Aim
In the material below, find each line holding the string "with" and copy it.

Data provided
━━━━━━━━━━━━━━━━

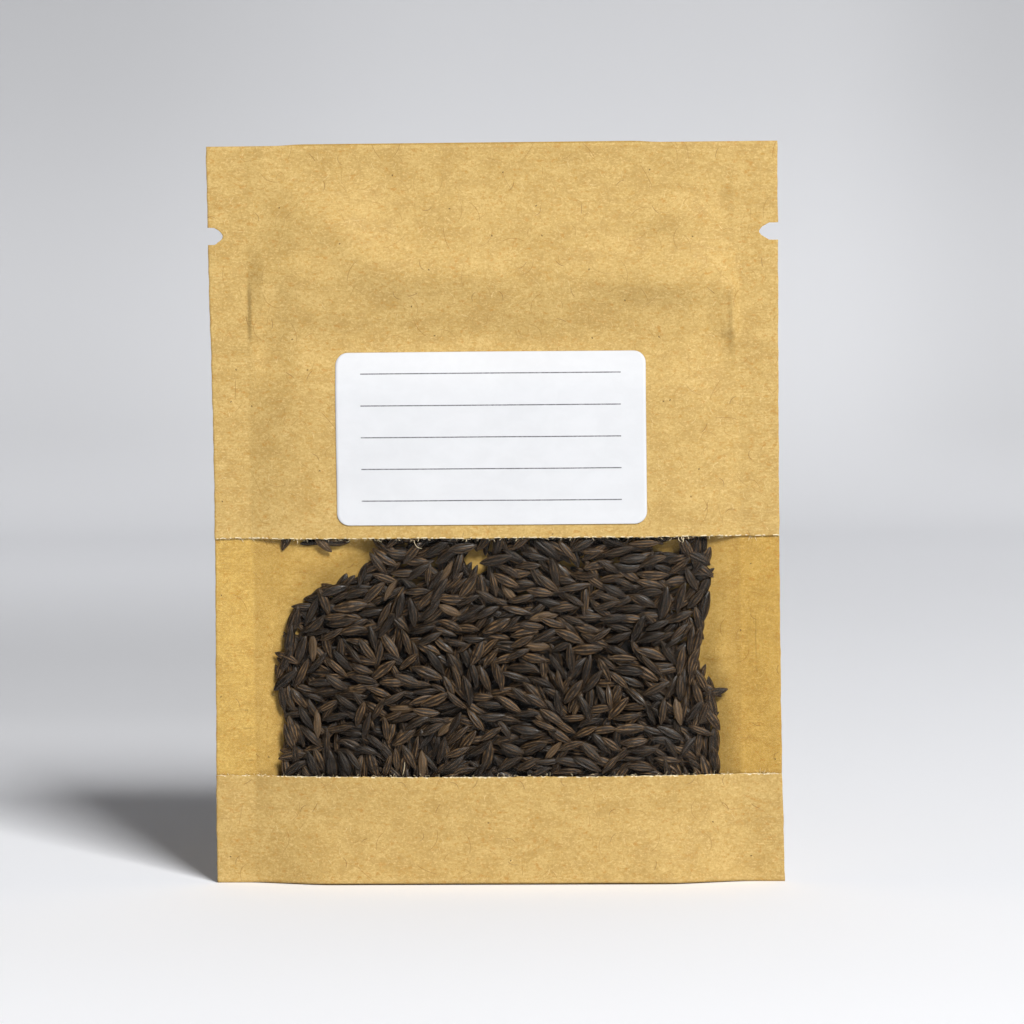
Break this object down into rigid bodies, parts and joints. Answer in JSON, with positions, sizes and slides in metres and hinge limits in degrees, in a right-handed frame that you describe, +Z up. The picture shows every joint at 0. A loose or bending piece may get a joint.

━━━━━━━━━━━━━━━━

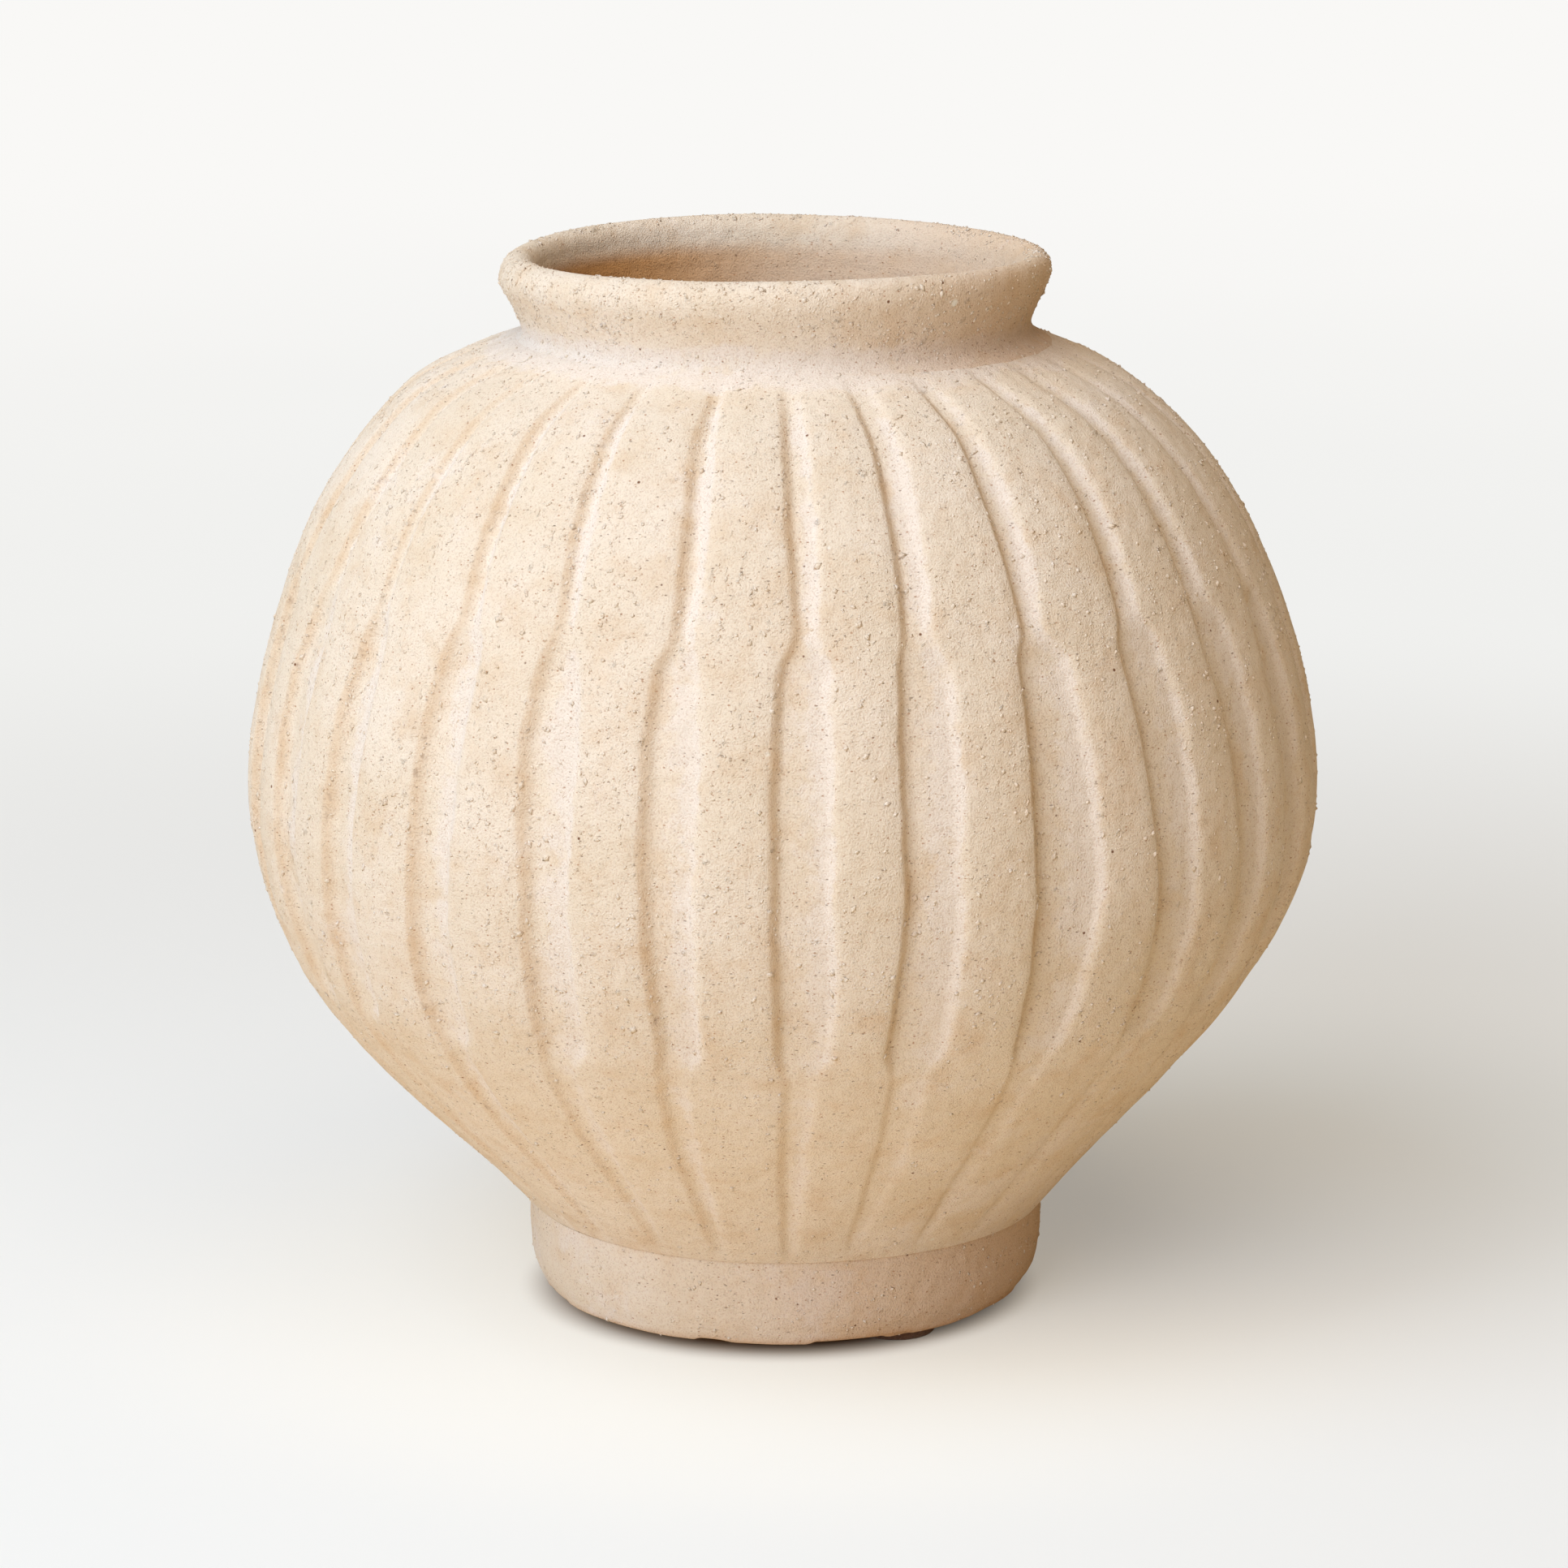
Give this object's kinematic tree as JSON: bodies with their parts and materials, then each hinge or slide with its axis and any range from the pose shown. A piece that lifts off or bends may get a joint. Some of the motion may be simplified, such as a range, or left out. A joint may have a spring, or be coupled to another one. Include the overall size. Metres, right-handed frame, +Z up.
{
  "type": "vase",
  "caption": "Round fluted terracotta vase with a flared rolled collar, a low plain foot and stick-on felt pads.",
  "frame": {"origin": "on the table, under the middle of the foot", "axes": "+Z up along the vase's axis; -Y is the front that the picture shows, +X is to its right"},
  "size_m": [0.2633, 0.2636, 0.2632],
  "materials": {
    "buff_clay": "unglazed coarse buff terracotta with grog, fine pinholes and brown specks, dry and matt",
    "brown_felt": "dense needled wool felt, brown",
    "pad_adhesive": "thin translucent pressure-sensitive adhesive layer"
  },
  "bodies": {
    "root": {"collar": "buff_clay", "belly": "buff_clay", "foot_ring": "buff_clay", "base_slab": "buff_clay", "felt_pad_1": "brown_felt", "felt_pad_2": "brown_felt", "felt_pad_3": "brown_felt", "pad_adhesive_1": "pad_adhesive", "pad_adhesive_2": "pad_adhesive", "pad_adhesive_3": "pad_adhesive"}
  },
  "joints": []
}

━━━━━━━━━━━━━━━━

Solution for this task
Break this object down into rigid bodies, parts and joints. Answer in JSON, with positions, sizes and slides in metres and hinge limits in degrees, in a right-handed frame that you describe, +Z up. The picture shows every joint at 0. A loose or bending piece may get a joint.
Give this object's kinematic tree as JSON: bodies with their parts and materials, then each hinge or slide with its axis and any range from the pose shown. A piece that lifts off or bends may get a joint. Some of the motion may be simplified, such as a range, or left out. A joint may have a spring, or be coupled to another one. Include the overall size. Metres, right-handed frame, +Z up.
  "caption": "Round fluted terracotta vase with a flared rolled collar, a low plain foot and stick-on felt pads.",
    "buff_clay": "unglazed coarse buff terracotta with grog, fine pinholes and brown specks, dry and matt",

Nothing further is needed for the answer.